◆ **DO THIS**: From the entries below, copy exactly the lines from the one that contains "Turn this picture" through the one that contains "const railWidth = 2;", both included, and only those.

------ DATASET

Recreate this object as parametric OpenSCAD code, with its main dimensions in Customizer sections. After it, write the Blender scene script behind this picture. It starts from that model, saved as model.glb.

------------
------ DATASET

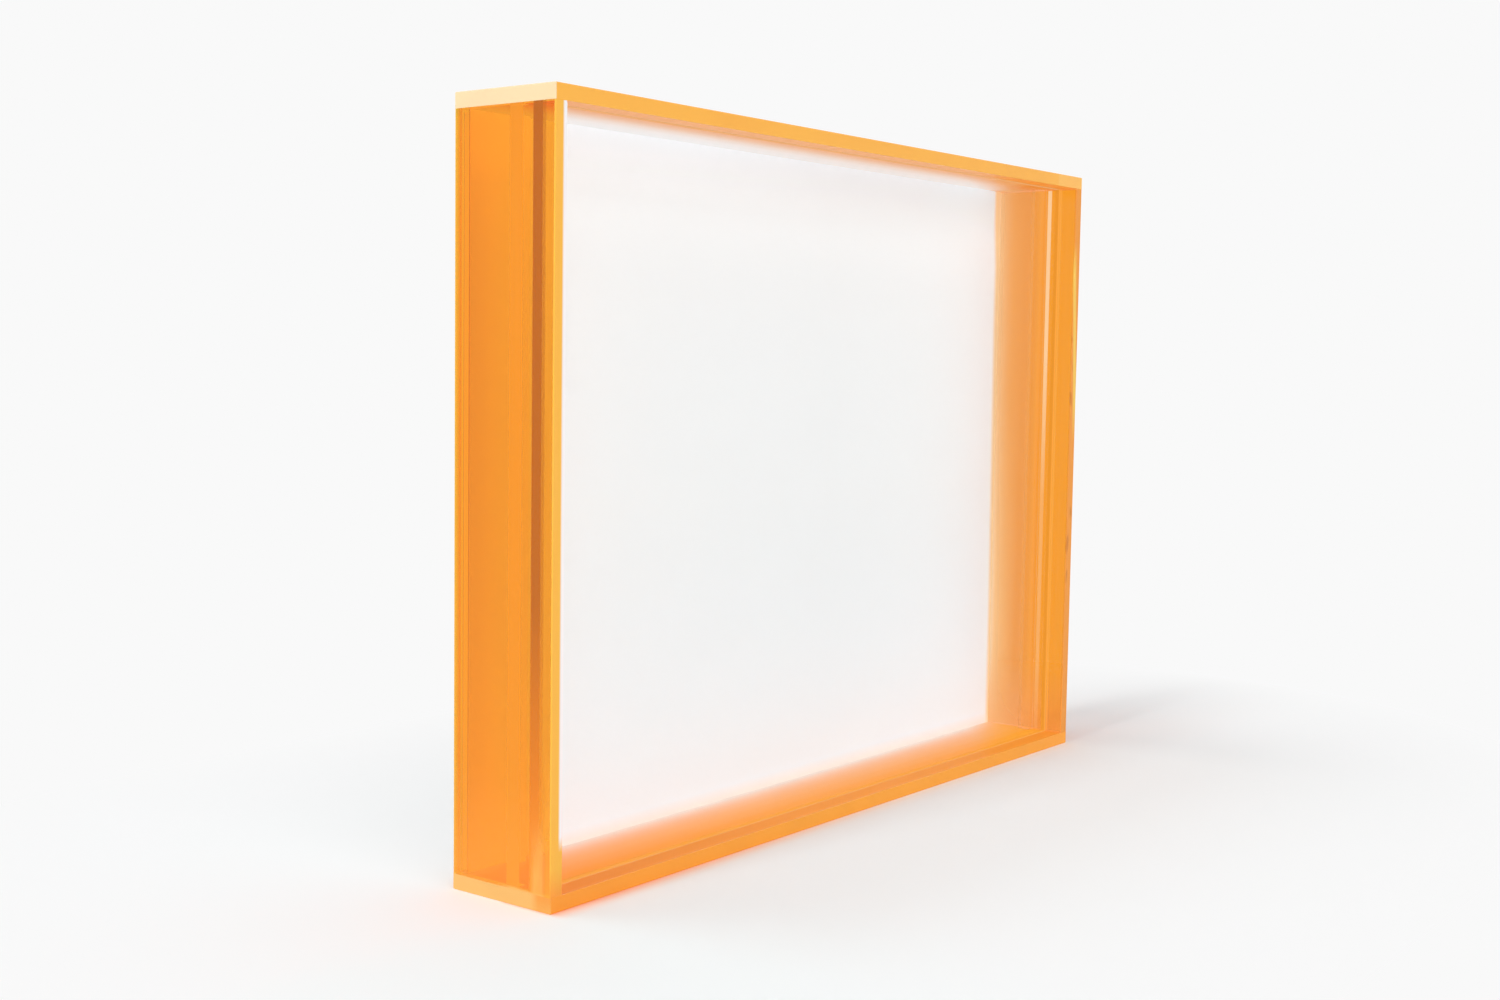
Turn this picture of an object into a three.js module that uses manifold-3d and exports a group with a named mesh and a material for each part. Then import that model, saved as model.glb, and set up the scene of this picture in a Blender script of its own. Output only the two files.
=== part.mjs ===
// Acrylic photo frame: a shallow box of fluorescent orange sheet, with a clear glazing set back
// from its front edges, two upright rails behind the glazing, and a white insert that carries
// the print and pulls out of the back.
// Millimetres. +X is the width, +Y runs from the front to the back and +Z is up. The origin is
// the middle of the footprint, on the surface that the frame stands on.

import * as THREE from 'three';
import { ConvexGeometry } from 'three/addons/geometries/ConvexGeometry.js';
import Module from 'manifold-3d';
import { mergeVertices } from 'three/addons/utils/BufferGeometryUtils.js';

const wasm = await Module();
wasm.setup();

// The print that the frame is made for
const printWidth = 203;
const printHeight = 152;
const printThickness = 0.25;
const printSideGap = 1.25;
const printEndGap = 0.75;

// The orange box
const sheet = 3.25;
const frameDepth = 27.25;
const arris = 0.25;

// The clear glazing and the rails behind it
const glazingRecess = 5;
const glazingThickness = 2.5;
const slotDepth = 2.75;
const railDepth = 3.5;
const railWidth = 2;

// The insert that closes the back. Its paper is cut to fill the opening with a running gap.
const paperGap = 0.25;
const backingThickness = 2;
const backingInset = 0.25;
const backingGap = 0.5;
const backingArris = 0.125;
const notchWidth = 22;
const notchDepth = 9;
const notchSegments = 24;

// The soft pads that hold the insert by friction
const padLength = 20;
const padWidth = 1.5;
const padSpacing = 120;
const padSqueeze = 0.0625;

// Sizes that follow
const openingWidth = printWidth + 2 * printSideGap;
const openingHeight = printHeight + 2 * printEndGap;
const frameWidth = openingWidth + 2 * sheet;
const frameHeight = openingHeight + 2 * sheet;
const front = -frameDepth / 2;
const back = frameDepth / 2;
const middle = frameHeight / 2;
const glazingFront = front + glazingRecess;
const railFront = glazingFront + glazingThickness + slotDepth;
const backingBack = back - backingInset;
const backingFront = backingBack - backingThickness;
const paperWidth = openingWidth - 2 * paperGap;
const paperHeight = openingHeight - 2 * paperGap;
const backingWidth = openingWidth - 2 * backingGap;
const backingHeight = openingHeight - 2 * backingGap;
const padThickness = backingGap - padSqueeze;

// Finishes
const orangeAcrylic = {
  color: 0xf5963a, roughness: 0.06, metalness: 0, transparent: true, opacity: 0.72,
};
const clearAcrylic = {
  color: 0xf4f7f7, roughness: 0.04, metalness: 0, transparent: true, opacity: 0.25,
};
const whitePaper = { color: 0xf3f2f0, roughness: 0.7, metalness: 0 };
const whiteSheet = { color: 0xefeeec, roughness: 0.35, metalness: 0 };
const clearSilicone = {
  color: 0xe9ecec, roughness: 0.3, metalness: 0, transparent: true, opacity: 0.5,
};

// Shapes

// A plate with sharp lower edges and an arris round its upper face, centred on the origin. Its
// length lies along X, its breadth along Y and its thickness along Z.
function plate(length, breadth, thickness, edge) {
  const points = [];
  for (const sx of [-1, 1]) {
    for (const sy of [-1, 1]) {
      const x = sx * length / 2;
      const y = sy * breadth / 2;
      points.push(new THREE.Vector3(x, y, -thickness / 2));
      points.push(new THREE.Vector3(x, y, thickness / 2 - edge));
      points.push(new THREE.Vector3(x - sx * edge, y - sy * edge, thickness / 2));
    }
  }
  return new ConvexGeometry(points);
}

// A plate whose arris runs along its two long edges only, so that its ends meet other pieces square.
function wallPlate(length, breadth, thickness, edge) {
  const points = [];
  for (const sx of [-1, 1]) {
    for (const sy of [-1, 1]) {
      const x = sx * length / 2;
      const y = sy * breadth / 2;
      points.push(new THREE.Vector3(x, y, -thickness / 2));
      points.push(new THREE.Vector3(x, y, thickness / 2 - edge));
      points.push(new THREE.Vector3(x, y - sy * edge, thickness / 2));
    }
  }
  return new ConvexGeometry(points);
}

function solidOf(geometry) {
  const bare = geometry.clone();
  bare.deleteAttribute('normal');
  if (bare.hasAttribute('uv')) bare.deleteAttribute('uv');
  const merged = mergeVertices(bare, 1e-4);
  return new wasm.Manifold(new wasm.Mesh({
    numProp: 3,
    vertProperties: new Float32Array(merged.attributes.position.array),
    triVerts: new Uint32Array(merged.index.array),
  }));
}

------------

◆ **EXERCISE SOLUTION**:
Turn this picture of an object into a three.js module that uses manifold-3d and exports a group with a named mesh and a material for each part. Then import that model, saved as model.glb, and set up the scene of this picture in a Blender script of its own. Output only the two files.
=== part.mjs ===
// Acrylic photo frame: a shallow box of fluorescent orange sheet, with a clear glazing set back
// from its front edges, two upright rails behind the glazing, and a white insert that carries
// the print and pulls out of the back.
// Millimetres. +X is the width, +Y runs from the front to the back and +Z is up. The origin is
// the middle of the footprint, on the surface that the frame stands on.

import * as THREE from 'three';
import { ConvexGeometry } from 'three/addons/geometries/ConvexGeometry.js';
import Module from 'manifold-3d';
import { mergeVertices } from 'three/addons/utils/BufferGeometryUtils.js';

const wasm = await Module();
wasm.setup();

// The print that the frame is made for
const printWidth = 203;
const printHeight = 152;
const printThickness = 0.25;
const printSideGap = 1.25;
const printEndGap = 0.75;

// The orange box
const sheet = 3.25;
const frameDepth = 27.25;
const arris = 0.25;

// The clear glazing and the rails behind it
const glazingRecess = 5;
const glazingThickness = 2.5;
const slotDepth = 2.75;
const railDepth = 3.5;
const railWidth = 2;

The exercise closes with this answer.